Clustering a sparse dataset of binary vectors

Question

If I have a sparse dataset where each data is described by a vector of 1000 elements, each element of this vector can be either 0 or 1 (a lot of 0 and some 1), do you know any distance function that could help me to cluster them ? Is something like euclidean distance convenient in this case ? I would like to know if there is a simple convenient distance metric for such a situation, to try on my data.

Thanks

Answer 1

Your question doesn't have one answer. There are best-practices depending on the domain.

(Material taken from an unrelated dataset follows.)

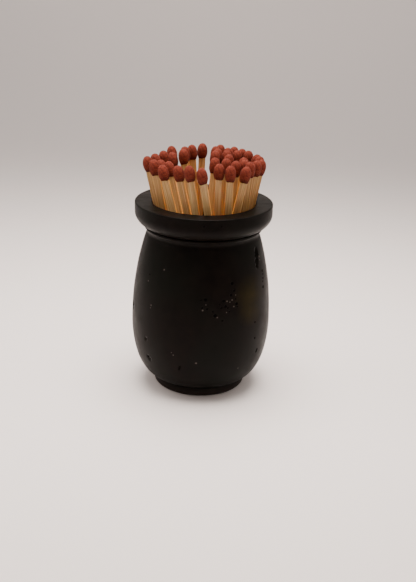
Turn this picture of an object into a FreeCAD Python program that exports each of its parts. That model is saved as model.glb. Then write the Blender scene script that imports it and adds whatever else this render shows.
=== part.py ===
"""Match striker: a small cast cement pot, filled with wooden matches.

The pot stands on Z = 0 with its axis on Z, and -Y is its front. It is one casting: a short foot,
a barrel, a narrow neck with a bead, and a wide flat rim round a plain bore. A disc of striking
paper is stuck in a shallow recess under the foot. Each match is a square splint with a dipped
head. The matches stand loose in the bore and fan out over its lip in two bunches.
All sizes are in millimetres.
"""
import FreeCAD, Part
import math
import os

Vector = FreeCAD.Vector

# Pot, outside, from the bottom up
pot_height = 63.0
foot_radius = 16.5
foot_height = 3.4
foot_edge = 0.5
crease_depth = 0.6
crease_width = 0.5
heel_spread = 3.9
barrel_radius = 23.15
barrel_height = 22.9
shoulder_radius = 18.75
neck_radius = 18.4
neck_hollow = 1.2
neck_recess = 0.95
bead_radius = 0.55
bead_reach = 19.3
rim_under = 4.3
rim_band = 3.4
rim_radius = 22.4
rim_edge = 0.35

# How full the pot's free curves are: shares of the stretch that each one covers
heel_fullness = 0.57
barrel_fullness = 0.36
shoulder_fullness = 0.6
shoulder_drop = 0.28
rim_flare = 0.45
rim_flare_rise = 0.06

# Pot, inside and underneath
bore_radius = 16.8
bore_edge = 0.5
bore_depth = 44.5
bore_corner = 0.6
disc_radius = 11.0
disc_thickness = 0.5
disc_clearance = 0.3
disc_inset = 0.5

# Matches
match_length = 60.0
splint_width = 2.3
head_length = 4.9
head_widest = 1.8
head_swell = 0.4
head_shoulder = 0.62
head_crown = 0.66
head_coat = 0.12
edge_coat = 0.05
tip_coat = 2.3
match_gap = 0.05
heads_per_node = 4

# How the matches stand
view_angle = 21.0
free_column = 4.1
free_column_x = 0.3
free_column_y = 0.5
packing = 0.6
usual_rise = 0.99
backmost_tip = 0.95
outermost_tip = 1.1
rounds = 1000
growing_rounds = 0.6
pulling_rounds = 0.85
first_growth = 0.5
first_pull = 0.2
push_margin = 0.004
splint_margin = 1.02
head_reach = 1.4
left_lean_share = 0.96
right_lean_share = 0.42
steepest_lean = 15.0
foot_depth = 0.8
foot_lift = 0.6
tip_ease = 0.2

# Air-bubble pits in the casting: degrees round from the front, height, radius, depth
pits = [
    (62.0, 49.3, 0.9, 0.8),
    (61.0, 47.6, 1.2, 1.3),
    (59.5, 46.0, 0.9, 0.9),
    (58.5, 44.6, 0.7, 0.7),
    (67.0, 42.0, 0.55, 0.5),
    (66.0, 39.8, 0.6, 0.5),
    (64.5, 37.6, 0.5, 0.4),
    (-77.0, 28.6, 0.9, 0.7),
    (-77.5, 27.0, 0.8, 0.7),
    (4.0, 37.2, 0.45, 0.35),
    (27.0, 41.6, 0.45, 0.35),
    (-49.0, 20.3, 0.6, 0.45),
    (50.5, 21.6, 0.45, 0.35),
]

# Where each tip shows from the front: splint widths to the right of the axis, splint widths
# below the highest tips, and the lean to the right in degrees
left_bunch = [
    (-8.0, 3.3, -17), (-7.5, 4.6, -14), (-6.7, 2.6, -14), (-6.5, 3.7, -15),
    (-5.9, 5.2, -15), (-5.4, 0.7, -12), (-5.6, 2.2, -12), (-5.0, 4.3, -15),
    (-4.6, 2.8, -16), (-3.9, 1.1, -10), (-3.5, 5.7, -16), (-2.8, 0.9, -6),
    (-2.2, 0.4, -6), (-2.2, 5.2, -10), (-0.7, 0.3, 6), (-0.4, 6.1, -10),
]
right_bunch = [
    (2.2, 0.2, 6), (1.5, 0.7, 5), (1.7, 1.5, 4), (1.5, 2.2, 4),
    (1.5, 3.5, 10), (2.3, 4.8, 2), (3.3, 0.9, 7), (3.5, 1.7, 7),
    (3.3, 2.6, 7), (2.8, 3.5, 5), (4.4, 0.3, 10), (5.1, 1.3, 12),
    (4.2, 4.3, 6), (3.8, 5.2, 4), (6.4, 0.9, 14), (5.9, 2.0, 14),
    (5.4, 3.2, 18), (5.9, 4.0, 15), (5.9, 4.8, 9), (7.1, 5.2, 17),
    (7.8, 2.4, 19), (9.1, 2.2, 19), (7.4, 3.3, 18), (8.5, 3.3, 19),
]

# Sizes that follow from those above
floor_height = pot_height - bore_depth
recess_depth = disc_inset + disc_thickness
half_diagonal = splint_width / math.sqrt(2)
head_radius = half_diagonal + head_coat
head_spacing = 2 * head_radius + match_gap
splint_section = splint_width * splint_margin / math.cos(math.radians(steepest_lean))
splint_spacing = splint_section + match_gap
column_spacing = free_column / 2 + head_radius + match_gap
head_share = 1 - head_reach * head_length / match_length


def at(radius, height):
    """A point of an outline, which lies in the XZ plane."""
    return Vector(radius, 0, height)


def line(start, end):
    return Part.LineSegment(start, end).toShape()


def curve(*poles):
    bezier = Part.BezierCurve()
    bezier.setPoles(list(poles))
    return bezier


def arc(start, end, centre):
    """The quarter or half circle from start to end round centre, bulging to +X on a half."""
    middle = (start + end) * 0.5 - centre
    if middle.Length < 1e-6:
        middle = Vector(1, 0, 0)
    top = centre + middle.normalize() * (start - centre).Length
    return Part.Arc(start, top, end).toShape()


def turned(edges):
    """The solid that a closed outline makes when it is turned once round the Z axis."""
    face = Part.Face(Part.Wire(edges))
    return face.revolve(Vector(0, 0, 0), Vector(0, 0, 1), 360)


# The pot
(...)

Once you decide on the similarity metric, the clustering is usually done by averaging or by finding a medoid. See these papers on clustering binary data for algorithm examples:

• Carlos Ordonez. Clustering Binary Data Streams with K-means. PDF
• Tao Li. A General Model for Clustering Binary Data. PDF

For ideas on similarity measures see this online "tool for measuring similarity between binary strings". They mention: Sokal-Michener, Jaccard, Russell-Rao, Hamann, Sorensen, antiDice, Sneath-Sokal, Rodger-Tanimoto, Ochiai, Yule, Anderberg, Kulczynski, Pearson's Phi, and Gower2, Dot Product, Cosine Coefficient, Hamming Distance. They also cite these papers:

• Luke, B. T., Clustering Binary Objects
• Lin, D., An Information-Theoretic Definition of Similarity.
• Toit, du S.H.C.; Steyn, A.G.W.; Stumpf, R.H.; Graphical Exploratory Data Analysis; Chapter 3, p. 77, 1986; Springer-Verlag.

(I personally like the cosine. There is also KL-divergence, and its Jensen distance counterpart.)

Answer 2

Have a look at distance functions used for sparse text vectors, such as Cosine Distance and for comparing sets, such as the Jaccard distance.